Entrepreneurs sometimes feel a little (or very) aggrieved at what they get offered by Business Angels.
Occasionally, the entrepreneurs are justified, but often this disappointment comes from a false expectation.
So, what startup valuation should an entrepreneur expect and how can he or she move the odds in his or her favour?
What to expect
We’ve looked at startup valuations a few times on iBusinessAngel and each time, we come back to the view that pre-revenue businesses are not worth much because they represent the unknown. Now, that may be unfair to many businesses, but experienced business angels have learnt – often the hard way – that a significant majority of pre-revenue businesses never actually generate sales in excess of 10,000 dollars or pounds sterling, let alone become successful businesses.
Therefore, for angel investors, pre-revenue investing is like a punt. Occasionally you win but mostly, you lose. Given these pretty dreadful odds, investors won’t give you a lot of money and want to see a decent chunk of equity for their commitment.

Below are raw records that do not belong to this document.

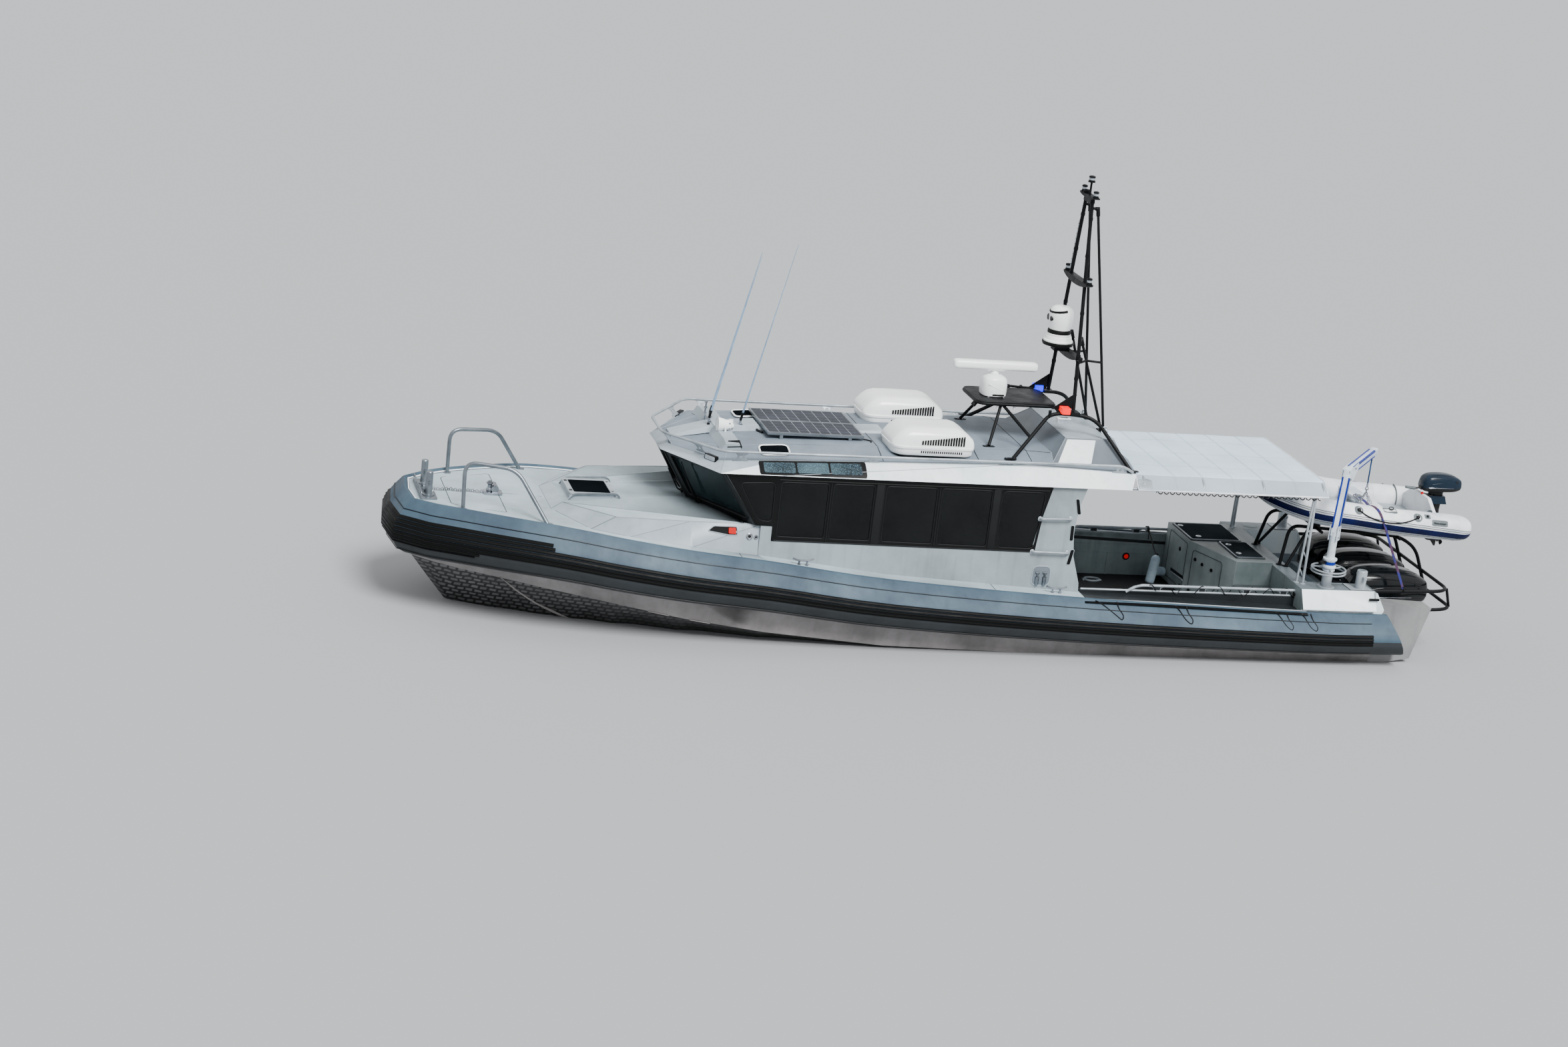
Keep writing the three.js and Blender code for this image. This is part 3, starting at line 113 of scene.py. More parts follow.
def setStage():
    half = stage["floorHalf"]
    mesh = bpy.data.meshes.new("studioFloor")
    mesh.from_pydata([(-half, -half, 0), (half, -half, 0), (half, half, 0), (-half, half, 0)], [],
        [(0, 1, 2, 3)])
    floor = newObject("studioFloor", mesh)
    mat = bpy.data.materials.new("floorPaper")
    mat.use_nodes = True
    paper = {"Base Color": (*stage["floorTone"], 1), "Roughness": 0.9}
    feed(mat.node_tree, mat.node_tree.nodes["Principled BSDF"], paper)
    mesh.materials.append(mat)
    world = bpy.data.worlds.new("softSky")
    bpy.context.scene.world = world
    world.use_nodes = True
    tree = world.node_tree
    place = addNode(tree, "TexCoord").outputs["Generated"]
    height = addNode(tree, "SeparateXYZ", {0: place}).outputs["Z"]
    spread = addNode(tree, "MapRange", {"Value": height, "From Min": -1}).outputs["Result"]
    ramp = addNode(tree, "ValToRGB", {"Fac": spread})
    for stop, (position, colour) in zip(ramp.color_ramp.elements, stage["sky"]):
        stop.position = position
        stop.color = colour
    feed(tree, tree.nodes["Background"], {"Color": ramp.outputs["Color"], "Strength": stage["skyStrength"]})
    sun = bpy.data.lights.new("softKey", "SUN")
    sun.energy = stage["keyStrength"]
    sun.angle = math.radians(stage["sunSpread"])
    key = newObject("softKey", sun)
    key.rotation_euler = Vector(stage["sun"]).to_track_quat("Z", "Y").to_euler()


placeCamera()
setStage()
print("camera, floor and light set")


def flipped(points):
    return [Vector((p[0], -p[1], p[2])) for p in points]


def sided(points, side):
    return [(x, side * y, z) for x, y, z in points]


# Four corners, also used as the profile of a disc and the section of a flat bar
def oblong(a0, a1, b0, b1):
    return [(a0, b0), (a1, b0), (a1, b1), (a0, b1)]


def flange(radius, rise, tip, shoulder, top):
    return [(0, 0), (radius, 0), (radius, rise), (tip, shoulder), (0, top)]


def circle(a, b, radius, sides, height=0):
    turns = [2 * math.pi * k / sides for k in range(sides)]
    return [(a + radius * math.cos(turn), b + radius * math.sin(turn), height) for turn in turns]


def rounded(path, bend, steps):
    points = [Vector(p) for p in path]
    if not bend:
        return points
    out = [points[0]]
    for before, corner, after in zip(points, points[1:], points[2:]):
        back, ahead = before - corner, after - corner
        reach = min(bend, back.length * 0.48, ahead.length * 0.48)
        start = corner + back.normalized() * reach
        end = corner + ahead.normalized() * reach
        for k in range(steps + 1):
            t = k / steps
            out.append(start * (1 - t) ** 2 + corner * 2 * t * (1 - t) + end * t ** 2)
    out.append(points[-1])
    return out


def corners(outline, radius, steps=4):
    closed = [*outline, outline[0], outline[1]]
    return [tuple(p) for p in rounded([(a, b, 0) for a, b in closed], radius, steps)[1:-1]]


# Shapes are drawn into a bmesh as rows of points, then made a piece that rides on a body
def addRings(bm, rings, material=0, loop=False):
    rows = [[bm.verts.new(p) for p in ring] for ring in rings]
    pairs = list(zip(rows, rows[1:]))
    if loop:
        pairs.append((rows[-1], rows[0]))
    for low, high in pairs:
        count = max(len(low), len(high))
        for i in range(count):
            j = (i + 1) % count
            around = [low[i % len(low)], low[j % len(low)], high[j % len(high)], high[i % len(high)]]
            different = [v for k, v in enumerate(around) if v not in around[:k]]
            bm.faces.new(different).material_index = material
    if not loop:
        for row in (rows[0], rows[-1]):
            if len(row) > 2:
                bm.faces.new(row).material_index = material


# Round bar along a path; section may be a list of (across, up) points in place of a circle
def addTube(bm, path, radius, sides=12, material=0, bend=0, loop=False, section=None, taper=None, up=None,
        steps=5):
    points = rounded(path, bend, steps)
    section = section or circle(0, 0, 1, sides)
    count = len(points)
    headings = []
    for i in range(count):
        before = points[i] - points[i - 1] if i or loop else points[1] - points[0]
        after = points[(i + 1) % count] - points[i] if i < count - 1 or loop else before
        headings.append((before.normalized(), after.normalized()))
    side = None
    rings = []
    for i, (before, after) in enumerate(headings):
        if up is not None:
            side = Vector(up).cross(before).normalized()
        elif side is None:
            seed = zenith if abs(before.z) < 0.9 else Vector((1, 0, 0))
            side = seed.cross(before).normalized()
        rise = before.cross(side).normalized()
        mitre = (before + after).normalized()
        size = radius * (taper[0] + (taper[1] - taper[0]) * i / (count - 1) if taper else 1)
        ring = []
        for a, b, *_ in section:
            offset = side * a * size + rise * b * size
            offset -= before * (offset.dot(mitre) / before.dot(mitre))
            ring.append(points[i] + offset)
        rings.append(ring)
        side = before.rotation_difference(after) @ side
    addRings(bm, rings, material, loop)


# Form turned round an axis from a profile of (radius, height)
def addTurned(bm, profile, place, sides=24, material=0, axis=(0, 0, 1), loop=False):
    turn = zenith.rotation_difference(Vector(axis))
    rings = []
    for radius, height in profile:
        ring = circle(0, 0, radius, sides, height) if radius > 0.000001 else [(0, 0, height)]
        rings.append([Vector(place) + turn @ Vector(p) for p in ring])
    addRings(bm, rings, material, loop)


def addRing(bm, place, axis, radius, thick, sides=32, material=0):
    turn = zenith.rotation_difference(Vector(axis))
    path = [Vector(place) + turn @ Vector(p) for p in circle(0, 0, radius, sides)]
    addTube(bm, path, thick, 8, material, loop=True)


def addLoop(bm, points, size, material=0, sides=8):
    addTube(bm, points, size, sides, material, loop=True)


def addBox(bm, low, high, material=0, inset=0):
    (x0, y0, z0), (x1, y1, z1) = low, high
    levels = [(z0, 0), (z1, inset)]
    addRings(bm, [[(x, y, z) for x, y in oblong(x0 + d, x1 - d, y0 + d, y1 - d)] for z, d in levels],
        material)


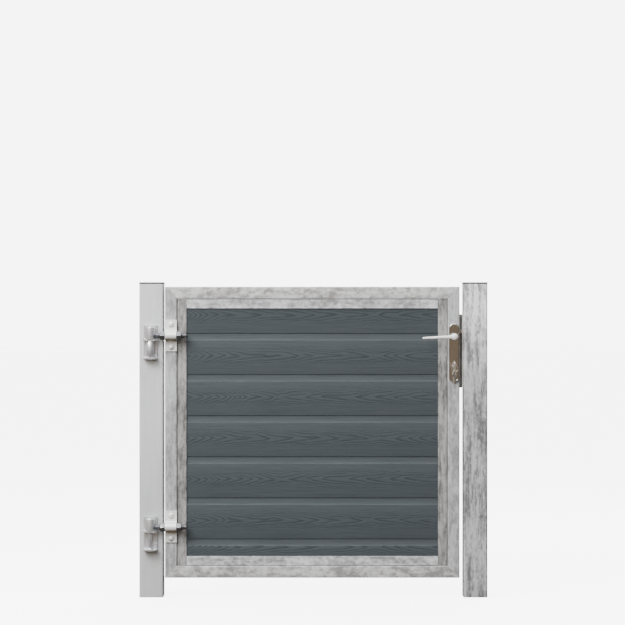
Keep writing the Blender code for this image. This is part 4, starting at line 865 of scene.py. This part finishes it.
def build_bracket(level):
    """The CAD bracket with softened edges, weld runs between its lugs, and its bolt and screw."""
    refinish(f"{level}_bracket", ZINC, 0.0005)
    refinish(f"{level}_bracket_screw", ZINC, 0.0002)
    low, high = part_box(f"{level}_bracket")
    face = high.y - BRACKET_PLATE
    upper_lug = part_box(f"{level}_eye_rod")[0].z - GAP
    for place, side_of_lug in (("upper", upper_lug - BRACKET_PLATE), ("lower", low.z + BRACKET_PLATE)):
        direction = -1.0 if place == "upper" else 1.0
        rows = []
        for step in range(WELD_STEPS + 1):
            share = step / WELD_STEPS
            along = low.x + WELD_INSET + (high.x - low.x - 2 * WELD_INSET) * share
            ripple = 0.82 + 0.18 * abs(math.sin(share * WELD_STEPS * 0.8))
            tail = min(1.0, 12 * share, 12 * (1 - share) + 0.05)
            reach = LUG_WELD * ripple * tail + WELD_BASE
            row = [Vector((along, face + WELD_SINK, side_of_lug - direction * WELD_SINK))]
            for corner in range(5):
                angle = math.radians(90.0 * corner / 4)
                row.append(Vector((along, face - reach * math.cos(angle),
                                   side_of_lug + direction * reach * math.sin(angle))))
            rows.append(row)
        finish_piece(f"{level}_bracket_{place}_weld", skin(rows), "posts", ZINC, (), 60.0)
    node = f"{level}_bracket_bolt"
    low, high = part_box(node)
    across = (low.x + high.x) / 2
    up = (low.z + high.z) / 2
    made = hex_head((across, 0.0, up), high.z - low.z, face - GAP, low.y)
    finish_piece(f"{node}_fine", made, "posts", ZINC, (node,), 30.0)


def hex_head(centre, flats, under, front):
    """A hexagon head with a washer face, and the shank behind it."""
    middle = Vector(centre)
    chamfer = 0.09 * flats
    half = chamfer * 0.5
    outlines = [(ring_of(flats * 0.2, HEX_SIDES), front + HEX_DISH),
                (ring_of(flats * 0.36, HEX_SIDES), front + HEX_DISH / 2),
                (hexagon(flats, 0.90, 0.0), front),
                (hexagon(flats, HEX_FACE, 0.0), front + HEX_DISH / 2),
                (hexagon(flats, HEX_FACE, half), front + half),
                (hexagon(flats, HEX_FACE, chamfer), front + chamfer),
                (hexagon(flats, HEX_FACE, flats), under),
                (ring_of(HEX_SHANK, HEX_SIDES), under),
                (ring_of(HEX_SHANK, HEX_SIDES), under + HEX_SHANK_LENGTH)]
    return skin([[at(point, along, "Y") + middle for point in outline] for outline, along in outlines])


# ---- lock -------------------------------------------------------------------------------------------
def plate_outline(middle, base, top, width, steps):
    radius = width / 2
    over = arc((middle, top - radius), radius, 0.0, 180.0, steps)
    return over + arc((middle, base + radius), radius, 180.0, 360.0, steps)


def build_plate(node, side):
    """A long plate with a wide rounded rim round a flat face."""
    low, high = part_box(node)
    near = high.y if side < 0 else low.y
    far = low.y if side < 0 else high.y
    width = high.x - low.x
    middle = (low.x + high.x) / 2
    rows = []
    levels = [(0.0, near)]
    for step in range(RIM_STEPS + 1):
        angle = math.radians(90.0 * step / RIM_STEPS)
        levels.append((RIM * (1.0 - math.cos(angle)), far - side * RIM * (1.0 - math.sin(angle))))
    levels.append((RIM + RIM_SHOULDER, far - side * PLATE_DISH))
    for inset, depth in levels:
        outline = plate_outline(middle, low.z + inset, high.z - inset, width - 2 * inset, PLATE_STEPS)
        rows.append([Vector((across, depth, up)) for across, up in outline])
    finish_piece(f"{node}_fine", skin(rows), "leaf", STAINLESS, (node,), 30.0)


NECK_PROFILE = ((0.90, 0.0), (1.0, 0.0006), (1.0, 0.004), (0.93, 0.010), (0.90, 0.016), (0.93, 0.021),
                (0.98, 0.025), (0.98, 0.0295), (0.90, 0.0335), (0.70, 0.0365), (0.40, 0.0378),
                (0.12, 0.0382))


def build_lever(node, side):
    """A round neck with a slim tapered grip, as one piece.

    The neck's profile is (share of its radius, distance from the plate).
    """
    low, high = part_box(node)
    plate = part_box("front_plate" if side < 0 else "rear_plate")
    face = plate[0].y - GAP if side < 0 else plate[1].y + GAP
    centre_y = (low.y if side < 0 else high.y) - side * GRIP_INSET
    rows = []
    for share, reach in NECK_PROFILE:
        ring = ring_of(NECK_RADIUS * share, NECK_SIDES)
        rows.append([Vector((LEVER_AXIS.x + across, face + side * reach, LEVER_AXIS.z + up))
                     for across, up in ring])
    hub = skin(rows)
    grip = []
    start = LEVER_AXIS.x + GRIP_START
    end = low.x + GRIP_TIP
    for step in range(GRIP_STEPS + 1):
        share = step / GRIP_STEPS
        along = start + (end - start) * share
        root = max(0.0, 1.0 - share * 5.0)
        tall = GRIP_TALL - GRIP_TALL_LOSS * share + GRIP_ROOT_GAIN * root ** 1.6
        deep = GRIP_DEEP - GRIP_DEEP_LOSS * share
        drop = LEVER_DROP * share ** 1.3
        grip.append(grip_ring(along, centre_y, LEVER_AXIS.z - drop, deep, tall))
    tip_deep = GRIP_DEEP - GRIP_DEEP_LOSS
    tip_tall = GRIP_TALL - GRIP_TALL_LOSS
    for past, shrink in ((0.0014, 0.93), (0.0025, 0.76), (0.0032, 0.5), (GRIP_TIP, 0.2)):
        grip.append(grip_ring(end - past, centre_y, LEVER_AXIS.z - LEVER_DROP,
                              tip_deep * shrink, tip_tall * shrink))
    arm = skin(grip)
    mesh = bpy.data.meshes.new("arm")
    arm.to_mesh(mesh)
    arm.free()
    hub.from_mesh(mesh)
    bpy.data.meshes.remove(mesh)
    finish_piece(f"{node}_fine", hub, "levers", SATIN_GRIP, (node,), 60.0)


def grip_ring(along, middle, height, deep, tall):
    """A rounded-oblong section across the grip."""
    ring = []
    for side in range(GRIP_SIDES):
        angle = 2 * math.pi * side / GRIP_SIDES
        across = math.copysign(abs(math.cos(angle)) ** 0.85, math.cos(angle))
        up = math.copysign(abs(math.sin(angle)) ** 0.85, math.sin(angle))
        ring.append(Vector((along, middle + deep / 2 * across, height + tall / 2 * up)))
    return ring


def dress_lock():
    build_plate("front_plate", -1)
    build_plate("rear_plate", 1)
    build_lever("front_lever", -1)
    build_lever("rear_lever", 1)
    fine_edge = 0.0002
    refinish("plate_upper_screw", STAINLESS, fine_edge)
    # painted shade: the forend is coloured dark for the shadow it stands in
    refinish("lock_forend", STEEL_PAINTED_SHADE, 0.0005)
    refinish("strike_plate", PLAIN_STEEL, 0.0004)
    refinish("cylinder_body", NICKEL, 0.0003)
    refinish("latch_bolt", NICKEL, 0.0004)
    for node in ("plate_lower_screw", "cylinder_plug", "cylinder_rear_plug", "key", "key_ring", "spare_key",
                 "deadbolt"):
        refinish(node, NICKEL, fine_edge)
    refinish("latch_spring", SPRING)
    for node in ("lock_case", "lock_case_cover", "spindle", "lock_follower"):
        refinish(node, ZINC, fine_edge)


# ---- stage ------------------------------------------------------------------------------------------
def build_floor():
    """A wide pale floor, lit by its own faint glow so that it stays pale out to the horizon."""
    made = bmesh.new()
    bmesh.ops.create_circle(made, cap_ends=True, segments=96, radius=FLOOR_RADIUS)
    mesh = bpy.data.meshes.new("studio_floor")
    made.to_mesh(mesh)
    made.free()
    floor = bpy.data.objects.new("studio_floor", mesh)
    bpy.context.scene.collection.objects.link(floor)
    material, tree, shader, place = start_finish("studio_floor", 0.0)
    grain = noise(tree, place, (3.0, 3.0, 3.0), detail=3.0, roughness=0.5)
    colour = blend_colours(tree, grain, (0.90, 0.90, 0.90), (0.94, 0.94, 0.935))
    tree.links.new(colour, shader.inputs["Base Color"])
    tree.links.new(colour, shader.inputs["Emission Color"])
    shader.inputs["Emission Strength"].default_value = FLOOR_GLOW
    shader.inputs["Roughness"].default_value = 0.9
    mesh.materials.append(material)
    floor.visible_diffuse = False
    floor.visible_glossy = False
    floor.location.z = -FLOOR_DROP
    floor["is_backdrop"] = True


def build_world():
    """A bright backdrop for the eye; for the light, a sky over brown ground, dimmer to the right."""
    world = bpy.data.worlds.new("studio")
    bpy.context.scene.world = world
    world.use_nodes = True
    tree = world.node_tree
    background = tree.nodes["Background"]
    direction = tree.nodes.new("ShaderNodeTexCoord").outputs["Generated"]
    rightward, _, upward = parts_of(tree, direction)
    near_ground = (0.07, 0.055, 0.025)
    far_ground = (0.32, 0.25, 0.18)
    sky = (1.6, 1.66, 1.74)
    ground = blend_colours(tree, remap(tree, upward, -0.45, -0.08), near_ground, far_ground)
    light = blend_colours(tree, remap(tree, upward, 0.03, 0.55), ground, sky)
    shade = remap(tree, rightward, -0.1, 0.8, 1.0, 0.25)
    light = blend_colours(tree, shade, (0.0, 0.0, 0.0), light)
    path = tree.nodes.new("ShaderNodeLightPath")
    colour = blend_colours(tree, path.outputs["Is Camera Ray"], light, (BACKDROP_GLOW,) * 3)
    tree.links.new(colour, background.inputs["Color"])


LIGHT_TARGET = Vector((0.0, 0.0, 0.5))


def area_light(name, place, size, power, colour):
    data = bpy.data.lights.new(name, "AREA")
    data.shape = "RECTANGLE"
    data.size = size[0]
    data.size_y = size[1]
    data.energy = power
    data.color = colour
    light = bpy.data.objects.new(name, data)
    bpy.context.scene.collection.objects.link(light)
    light.location = place
    light.rotation_mode = "QUATERNION"
    light.rotation_quaternion = (LIGHT_TARGET - Vector(place)).to_track_quat("-Z", "Y")
    return light


def build_lights():
    """Softboxes with their places and sizes in metres and their power in watts."""
    warm = (1.0, 0.995, 0.985)
    white = (1.0, 1.0, 1.0)
    cool = (0.97, 0.985, 1.0)
    area_light("front_softbox", place=(-2.2, -3.2, 3.4), size=(2.6, 2.0), power=235.0, colour=warm)
    fill = area_light("left_fill", place=(-2.1, -4.2, 1.9), size=(2.2, 1.6), power=95.0, colour=warm)
    fill.visible_glossy = False
    area_light("top_softbox", place=(0.0, -0.4, 3.6), size=(3.0, 2.4), power=70.0, colour=white)
    area_light("rear_softbox", place=(1.6, 3.4, 3.0), size=(2.4, 2.0), power=110.0, colour=cool)


def build_camera():
    low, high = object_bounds()
    data = bpy.data.cameras.new("camera")
    data.sensor_width = SENSOR
    data.lens = SENSOR * CAMERA_DISTANCE / VIEW_WIDTH
    camera = bpy.data.objects.new("camera", data)
    bpy.context.scene.collection.objects.link(camera)
    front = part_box("lock_stile")[0].y
    camera.location = ((low.x + high.x) / 2 - CAMERA_ASIDE, front - CAMERA_DISTANCE, CAMERA_HEIGHT)
    camera.rotation_euler = (math.pi / 2, 0.0, 0.0)
    bpy.context.scene.camera = camera


# ---- the whole gate ---------------------------------------------------------------------------------
dress_frame()
build_caps()
build_boards()
for hinge_level in ("upper", "lower"):
    build_bracket(hinge_level)
    build_pin(hinge_level)
    build_eye_rod(hinge_level)
    build_nuts(hinge_level)
    build_strap(hinge_level)
    build_strap_bolts(hinge_level)
dress_lock()
build_floor()
build_world()
build_lights()
build_camera()
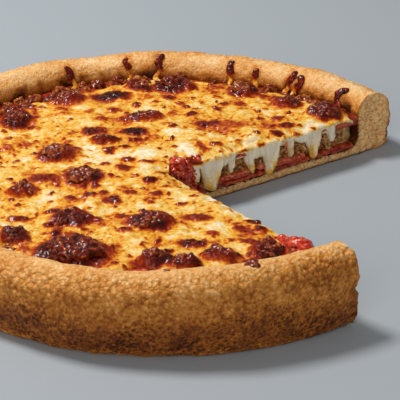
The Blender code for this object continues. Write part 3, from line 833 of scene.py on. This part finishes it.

A well know US angel investor – Dave Berkus – reckons that a pre-revenue business with a good pitch and credible argument is worth around $100k – so if they want to raise $50k then that will ‘cost’ 50% of equity.
We have been following developments in the UK equity crowdfunding market and believe that valuations for pre-revenue (sometimes with developed prototypes) are in the region of $300k. Therefore, $50k ‘costs’ 16% of equity.
How entrepreneurs can improve the offer
There are two things to note here. Firstly, a developed proto-type and evidence of real customer demand and a willingness to pay (even if you have not been able to ship the product and take money because it needs to be built) significantly helps to increase the valuation.
Real customers buying a finished product
Secondly, and best of all, if you don’t like the valuation, then build the product anyway and let your customers demonstrate the true value of the business by buying your product.
If you still don’t have enough money to build the product, can you use traditional crowdfunding to raise money – and offer your product or a subscription or similar in return?
Lastly, can you slash your development costs by off-shoring? Probably. And this might make the product development affordable. The downside is that the product development may take longer, but, given the length of time it takes to raise finance (allow six months) you may find that steady and incremental product development increases the speed at which you can get investors on board. This is especially true if you manage to carry a few key customers with you to test and report back on the product.
Lastly, you can increase the value of your business by developing a strong startup team with all the right attributes (ability to work with investors, high self awareness, domain expertise, ability to persuade, influence and lead) with the right skills and experience (an independent non-exec or chairman brings a huge amount of credibility – especially if they are an active investor).
Either way, the right response for entrepreneurs who don’t like the offer, is to improve the proposition. Business Angels, especially, will respect you if you are able to do achieve this and it will help you a great deal in getting to a valuation that you find acceptable.